• What to do
For this exercise, return only the lines from the line containing "fillet([edge for edge" through the line containing "cad_parts[node].hide_render = cad_parts[node].hide_viewport", both ends included, exactly as they are.

• Available data
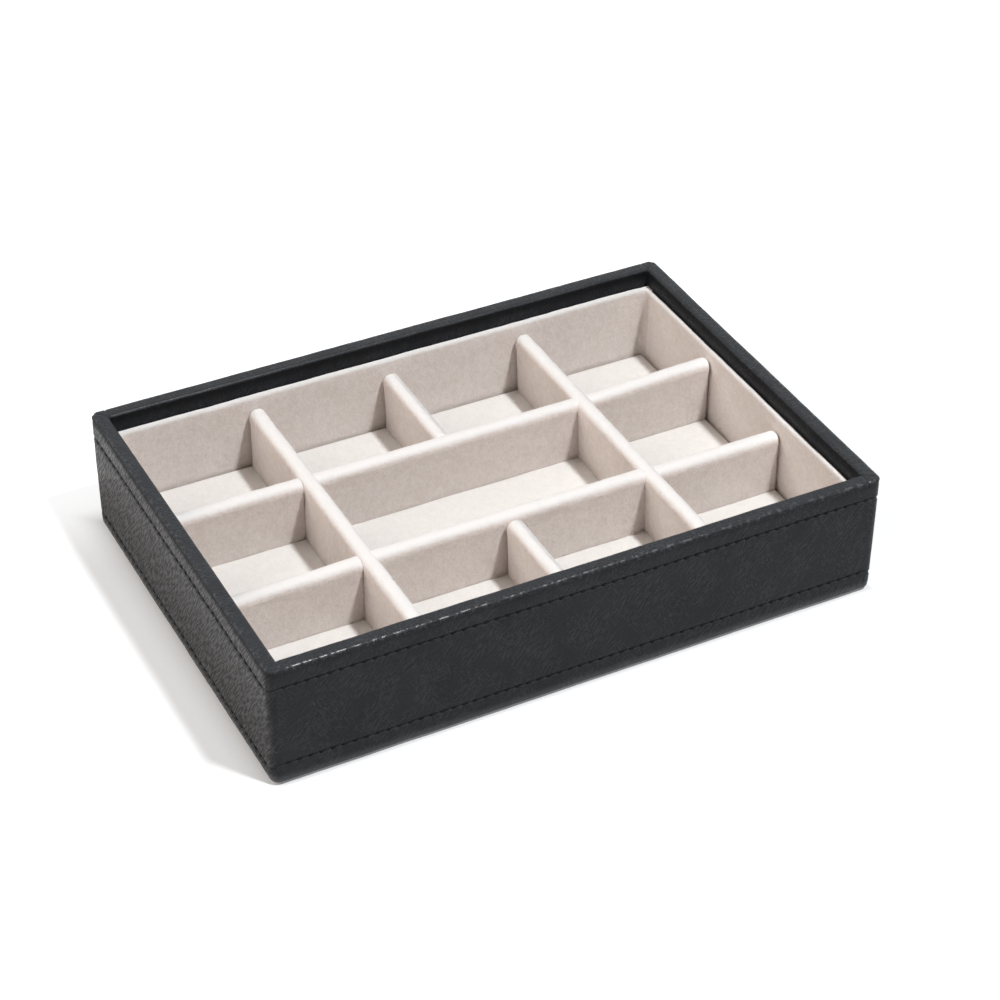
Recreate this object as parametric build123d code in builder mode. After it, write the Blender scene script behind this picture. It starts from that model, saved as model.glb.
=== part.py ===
from build123d import *
import os

# Shallow leather-covered jewellery tray with a velvet lining and crossed dividers.
# Millimetres, +Z up, X along the long side. The origin is the centre of the footprint, at the surface
# that the tray stands on.

# Whole tray
tray_length = 180.0
tray_width = 125.0
tray_height = 38.0

# Leather covering of the walls
leather_thickness = 0.8
upright_corner_radius = 2.6
foot_edge_radius = 2.0
rim_outer_radius = 0.7
rim_inner_radius = 1.0
inner_turn_depth = 16.0
under_turn_width = 12.0

# Boards of the box
wall_board_thickness = 2.7
base_board_thickness = 3.0

# Felt sheet under the base
underside_thickness = 0.8
underside_inset = 4.0

# Two sewn lines round the outside
stitch_line_inset = 6.0
stitch_pitch = 3.1
stitch_length = 2.3
thread_width = 0.5
channel_width = 0.8
channel_depth = 0.3

# Lining boards that stand inside the walls
lining_drop = 5.7
lining_card_thickness = 0.9
lining_velvet_thickness = 0.6
lining_edge_radius = 0.55

# Padded floor
floor_card_thickness = 1.2
floor_foam_thickness = 2.0
floor_velvet_thickness = 0.7
floor_clearance = 0.2

# Dividers
divider_height = 19.2
divider_core_thickness = 2.4
divider_velvet_thickness = 1.0
divider_ridge_radius = 1.5
divider_end_radius = 2.4
divider_end_gap = 0.3
slot_clearance = 0.25
column_count = 4
row_count = 3

# Overrun of cuts that pass right through
overrun = 2.0

# Levels, from the table upwards
leather_bottom = underside_thickness
base_bottom = leather_bottom + leather_thickness
base_top = base_bottom + base_board_thickness
floor_card_top = base_top + floor_card_thickness
floor_foam_top = floor_card_top + floor_foam_thickness
floor_top = floor_foam_top + floor_velvet_thickness
divider_top = floor_top + divider_height
lining_top = tray_height - lining_drop
board_top = tray_height - leather_thickness

# Plan sizes, from the outside inwards
board_length = tray_length - 2 * leather_thickness
board_width = tray_width - 2 * leather_thickness
board_corner_radius = upright_corner_radius - leather_thickness
rim_width = wall_board_thickness + 2 * leather_thickness
well_length = tray_length - 2 * rim_width
well_width = tray_width - 2 * rim_width
lining_thickness = lining_card_thickness + lining_velvet_thickness
clear_length = well_length - 2 * lining_thickness
clear_width = well_width - 2 * lining_thickness
floor_length = clear_length - 2 * floor_clearance
floor_width = clear_width - 2 * floor_clearance

# Places of the dividers: equal compartments
divider_thickness = divider_core_thickness + 2 * divider_velvet_thickness
column_pitch = (clear_length + divider_thickness) / column_count
row_pitch = (clear_width + divider_thickness) / row_count
slot_width = divider_thickness + 2 * slot_clearance

os.makedirs("parts", exist_ok=True)


def write_part(piece, name):
    """Labels one finished piece and writes its file."""
    piece.label = name
    export_step(piece, f"parts/{name}.step")


# Base board, with the edge that the leather folds round
with BuildPart() as base_board:
    with BuildSketch(Plane.XY.offset(base_bottom)):
        RectangleRounded(board_length, board_width, board_corner_radius)
    extrude(amount=base_board_thickness)
    fillet(base_board.faces().sort_by(Axis.Z)[0].edges(), foot_edge_radius - leather_thickness)
write_part(base_board.part, "base_board")

# Front and back boards run the full length and carry the rounded upright corners
for name, side in (("front_board", -1), ("back_board", 1)):
    with BuildPart() as long_board:
        with BuildSketch(Plane.XY.offset(base_top)):
            RectangleRounded(board_length, board_width, board_corner_radius)
            with Locations((0, side * (board_width - wall_board_thickness) / 2)):
                Rectangle(board_length, wall_board_thickness, mode=Mode.INTERSECT)
        extrude(amount=board_top - base_top)
    write_part(long_board.part, name)

# Left and right boards stand between them
for name, side in (("left_board", -1), ("right_board", 1)):
    with BuildPart() as end_board:
        with BuildSketch(Plane.XY.offset(base_top)):
            with Locations((side * (board_length - wall_board_thickness) / 2, 0)):
                Rectangle(wall_board_thickness, board_width - 2 * wall_board_thickness)
        extrude(amount=board_top - base_top)
    write_part(end_board.part, name)

# Leather: up the outside, over the rim, down inside it, and a little way under the base
with BuildPart() as leather_wrap:
    with BuildSketch(Plane.XY.offset(leather_bottom)):
        RectangleRounded(tray_length, tray_width, upright_corner_radius)
    extrude(amount=tray_height - leather_bottom)
    fillet(leather_wrap.faces().sort_by(Axis.Z)[0].edges(), foot_edge_radius)
    fillet(leather_wrap.faces().sort_by(Axis.Z)[-1].edges(), rim_outer_radius)
    # room for the walls, and for everything inside them
    with BuildSketch(Plane.XY.offset(base_top)):
        RectangleRounded(board_length, board_width, board_corner_radius)
    extrude(amount=board_top - base_top, mode=Mode.SUBTRACT)
    # room for the base board
    add(base_board.part, mode=Mode.SUBTRACT)
    # the flap that hangs down inside the rim
    with BuildSketch(Plane.XY.offset(tray_height - inner_turn_depth)):
        Rectangle(well_length + 2 * leather_thickness, well_width + 2 * leather_thickness)
    extrude(amount=board_top - tray_height + inner_turn_depth)
    # the well, open at the top
    with BuildSketch(Plane.XY.offset(tray_height - inner_turn_depth)):
        Rectangle(well_length, well_width)
    extrude(amount=inner_turn_depth + overrun, mode=Mode.SUBTRACT)
    # the opening under the base, inside the turned edge
    with BuildSketch(Plane.XY.offset(leather_bottom - overrun)):
        Rectangle(tray_length - 2 * under_turn_width, tray_width - 2 * under_turn_width)
    extrude(amount=leather_thickness + overrun, mode=Mode.SUBTRACT)
    # the softly rounded inner edge of the rim
    fillet(leather_wrap.faces().sort_by(Axis.Z)[-1].inner_wires()[0].edges(), rim_inner_radius)
    # the pressed-in channels of the two sewn lines
    for level in (stitch_line_inset, tray_height - stitch_line_inset):
        with BuildSketch(Plane.XY.offset(level)):
            Rectangle(tray_length + 2 * overrun, tray_width + 2 * overrun)
            RectangleRounded(
                tray_length - 2 * channel_depth,
                tray_width - 2 * channel_depth,
                upright_corner_radius - channel_depth,
                mode=Mode.SUBTRACT,
            )
        extrude(amount=channel_width / 2, both=True, mode=Mode.SUBTRACT)
write_part(leather_wrap.part, "leather_wrap")

# Thread: separate stitches lying in each channel, on all four sides
long_side_stitches = int((tray_length - 2 * upright_corner_radius) / stitch_pitch)
short_side_stitches = int((tray_width - 2 * upright_corner_radius) / stitch_pitch)
for name, level in (("bottom_stitching", stitch_line_inset), ("top_stitching", tray_height - stitch_line_inset)):
    with BuildPart() as stitching:
        for side in (-1, 1):
            face_y = side * (tray_width / 2 - channel_depth)
            with BuildSketch(Plane(origin=(0, face_y, level), x_dir=(1, 0, 0), z_dir=(0, side, 0))):
                with GridLocations(stitch_pitch, 0, long_side_stitches, 1):
                    SlotOverall(stitch_length, thread_width)
            extrude(amount=channel_depth)
            face_x = side * (tray_length / 2 - channel_depth)
            with BuildSketch(Plane(origin=(face_x, 0, level), x_dir=(0, 1, 0), z_dir=(side, 0, 0))):
                with GridLocations(stitch_pitch, 0, short_side_stitches, 1):
                    SlotOverall(stitch_length, thread_width)
            extrude(amount=channel_depth)
    write_part(stitching.part, name)

# Felt sheet that the tray stands on: over the turned leather, and up against the base board inside it
with BuildPart() as underside_sheet:
    with BuildSketch(Plane.XY):
        Rectangle(tray_length - 2 * underside_inset, tray_width - 2 * underside_inset)
    extrude(amount=underside_thickness)
    with BuildSketch(Plane.XY.offset(underside_thickness)):
        Rectangle(tray_length - 2 * under_turn_width, tray_width - 2 * under_turn_width)
    extrude(amount=leather_thickness)
write_part(underside_sheet.part, "underside_sheet")

# Lining of each wall: a card, and velvet over its face and top edge
lining_plan = {
    "front": (Plane(origin=(0, -well_width / 2, base_top), x_dir=(0, 1, 0), z_dir=(1, 0, 0)), well_length),
    "back": (Plane(origin=(0, well_width / 2, base_top), x_dir=(0, -1, 0), z_dir=(-1, 0, 0)), well_length),
    "left": (Plane(origin=(-well_length / 2, 0, base_top), x_dir=(1, 0, 0), z_dir=(0, -1, 0)), clear_width),
    "right": (Plane(origin=(well_length / 2, 0, base_top), x_dir=(-1, 0, 0), z_dir=(0, 1, 0)), clear_width),
}
lining_height = lining_top - base_top
card_height = lining_height - lining_velvet_thickness
for wall, (section_plane, run) in lining_plan.items():
    with BuildPart() as lining_card:
        with BuildSketch(section_plane):
            Rectangle(lining_card_thickness, card_height, align=(Align.MIN, Align.MIN))
        extrude(amount=run / 2, both=True)
    write_part(lining_card.part, f"{wall}_lining_card")

    with BuildPart() as lining_velvet:
        with BuildSketch(section_plane) as velvet_section:
            Rectangle(lining_thickness, lining_height, align=(Align.MIN, Align.MIN))
            fillet(velvet_section.vertices().group_by(Axis.Z)[-1], lining_edge_radius)
            Rectangle(
                lining_card_thickness, card_height, align=(Align.MIN, Align.MIN), mode=Mode.SUBTRACT
            )
        extrude(amount=run / 2, both=True)
    write_part(lining_velvet.part, f"{wall}_lining_velvet")

# Padded floor: card, foam, and velvet over the top and the edges
core_length = floor_length - 2 * floor_velvet_thickness
core_width = floor_width - 2 * floor_velvet_thickness
for name, bottom, thickness in (
    ("floor_card", base_top, floor_card_thickness),
    ("floor_foam", floor_card_top, floor_foam_thickness),
):
    with BuildPart() as floor_layer:
        with BuildSketch(Plane.XY.offset(bottom)):
            Rectangle(core_length, core_width)
        extrude(amount=thickness)
    write_part(floor_layer.part, name)

with BuildPart() as floor_velvet:
    with BuildSketch(Plane.XY.offset(base_top)):
        Rectangle(floor_length, floor_width)
    extrude(amount=floor_top - base_top)
    with BuildSketch(Plane.XY.offset(base_top)):
        Rectangle(core_length, core_width)
    extrude(amount=floor_foam_top - base_top, mode=Mode.SUBTRACT)
write_part(floor_velvet.part, "floor_velvet")

# Dividers: name, centre, direction, length, slot places along it, and whether the slots open upwards
half_height = divider_height / 2
long_run = clear_width - 2 * divider_end_gap
cross_run = clear_length - 2 * divider_end_gap
short_run = row_pitch - divider_thickness - 2 * divider_end_gap
row_slots = (-row_pitch / 2, row_pitch / 2)
column_slots = (-column_pitch, column_pitch)
divider_plan = (
    ("long_divider_left", (-column_pitch, 0), (0, 1, 0), long_run, row_slots, False),
    ("long_divider_right", (column_pitch, 0), (0, 1, 0), long_run, row_slots, False),
    ("cross_divider_back", (0, row_pitch / 2), (1, 0, 0), cross_run, column_slots, True),
    ("cross_divider_front", (0, -row_pitch / 2), (1, 0, 0), cross_run, column_slots, True),
    ("short_divider_back", (0, row_pitch), (0, 1, 0), short_run, (), False),
    ("short_divider_front", (0, -row_pitch), (0, 1, 0), short_run, (), False),
)
for name, (middle_x, middle_y), direction, run, slot_places, opens_up in divider_plan:
    along = Vector(direction)
    face = Plane(origin=(middle_x, middle_y, floor_top), x_dir=along, z_dir=along.cross(Vector(0, 0, 1)))
    slot_foot = half_height if opens_up else -slot_clearance
    slot_height = half_height + slot_clearance

    with BuildPart() as divider_core:
        with BuildSketch(face) as core_outline:
            Rectangle(
                run - 2 * divider_velvet_thickness,
                divider_height - divider_velvet_thickness,
                align=(Align.CENTER, Align.MIN),
            )
            fillet(
                core_outline.vertices().group_by(Axis.Z)[-1],
                divider_end_radius - divider_velvet_thickness,
            )
        extrude(amount=divider_core_thickness / 2, both=True)
    whole_core = divider_core.part

    with BuildPart() as divider_velvet:
        with BuildSketch(face) as velvet_outline:
            Rectangle(run, divider_height, align=(Align.CENTER, Align.MIN))
            fillet(velvet_outline.vertices().group_by(Axis.Z)[-1], divider_end_radius)
        extrude(amount=divider_thickness / 2, both=True)
        broad_faces = divider_velvet.faces().sort_by(Axis(face.origin, face.z_dir))
        ridge_edges = broad_faces[0].edges() + broad_faces[-1].edges()
        foot_edges = divider_velvet.faces().sort_by(Axis.Z)[0].edges()
        fillet([edge for edge in ridge_edges if edge not in foot_edges], divider_ridge_radius)
        add(whole_core, mode=Mode.SUBTRACT)
        for place in slot_places:
            with BuildSketch(face):
                with Locations((place, slot_foot)):
                    Rectangle(slot_width, slot_height, align=(Align.CENTER, Align.MIN))
            extrude(amount=divider_thickness, both=True, mode=Mode.SUBTRACT)
    write_part(divider_velvet.part, f"{name}_velvet")

    with BuildPart() as slotted_core:
        add(whole_core)
        for place in slot_places:
            with BuildSketch(face):
                with Locations((place, slot_foot)):
                    Rectangle(slot_width, slot_height, align=(Align.CENTER, Align.MIN))
            extrude(amount=divider_thickness, both=True, mode=Mode.SUBTRACT)
    write_part(slotted_core.part, f"{name}_core")
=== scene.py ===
import math

import bmesh
import bpy
import numpy as np
from bpy.props import FloatProperty, FloatVectorProperty, PointerProperty
from mathutils import Matrix, Vector


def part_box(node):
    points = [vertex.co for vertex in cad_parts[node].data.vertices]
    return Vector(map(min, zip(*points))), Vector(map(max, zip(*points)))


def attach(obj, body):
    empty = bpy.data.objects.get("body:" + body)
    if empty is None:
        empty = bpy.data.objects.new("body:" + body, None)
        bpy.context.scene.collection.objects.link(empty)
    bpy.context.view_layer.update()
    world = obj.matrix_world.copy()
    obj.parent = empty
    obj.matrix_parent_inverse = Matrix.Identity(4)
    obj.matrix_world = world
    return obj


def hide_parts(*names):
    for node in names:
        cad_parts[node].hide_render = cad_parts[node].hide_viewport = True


bl_info = {
    "name": "Velvet-lined leather tray",
    "version": (1, 0, 0),
    "blender": (4, 5, 0),
    "location": "View3D > Sidebar > Tray",
    "description": "Dresses the packed tray: leather cover, sewn lines, velvet linings, dividers and padded floor",
    "category": "Add Mesh",
}

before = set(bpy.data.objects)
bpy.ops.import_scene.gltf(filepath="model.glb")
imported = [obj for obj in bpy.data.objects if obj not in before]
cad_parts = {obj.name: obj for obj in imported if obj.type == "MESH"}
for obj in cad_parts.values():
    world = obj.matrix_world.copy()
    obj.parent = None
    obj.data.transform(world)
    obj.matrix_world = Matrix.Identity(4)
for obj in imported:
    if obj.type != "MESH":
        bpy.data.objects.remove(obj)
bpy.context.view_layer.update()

MM = 0.001
HAIR = 0.01 * MM  # the least difference in place that counts
PROUD = 0.1 * MM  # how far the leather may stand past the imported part's box
HOLE = 0.37  # how far a needle hole is from its stitch's middle, in pitches
BODY = "root"
WALLS = ("front", "back", "left", "right")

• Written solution
        fillet([edge for edge in ridge_edges if edge not in foot_edges], divider_ridge_radius)
        add(whole_core, mode=Mode.SUBTRACT)
        for place in slot_places:
            with BuildSketch(face):
                with Locations((place, slot_foot)):
                    Rectangle(slot_width, slot_height, align=(Align.CENTER, Align.MIN))
            extrude(amount=divider_thickness, both=True, mode=Mode.SUBTRACT)
    write_part(divider_velvet.part, f"{name}_velvet")

    with BuildPart() as slotted_core:
        add(whole_core)
        for place in slot_places:
            with BuildSketch(face):
                with Locations((place, slot_foot)):
                    Rectangle(slot_width, slot_height, align=(Align.CENTER, Align.MIN))
            extrude(amount=divider_thickness, both=True, mode=Mode.SUBTRACT)
    write_part(slotted_core.part, f"{name}_core")
=== scene.py ===
import math

import bmesh
import bpy
import numpy as np
from bpy.props import FloatProperty, FloatVectorProperty, PointerProperty
from mathutils import Matrix, Vector


def part_box(node):
    points = [vertex.co for vertex in cad_parts[node].data.vertices]
    return Vector(map(min, zip(*points))), Vector(map(max, zip(*points)))


def attach(obj, body):
    empty = bpy.data.objects.get("body:" + body)
    if empty is None:
        empty = bpy.data.objects.new("body:" + body, None)
        bpy.context.scene.collection.objects.link(empty)
    bpy.context.view_layer.update()
    world = obj.matrix_world.copy()
    obj.parent = empty
    obj.matrix_parent_inverse = Matrix.Identity(4)
    obj.matrix_world = world
    return obj


def hide_parts(*names):
    for node in names:
        cad_parts[node].hide_render = cad_parts[node].hide_viewport = True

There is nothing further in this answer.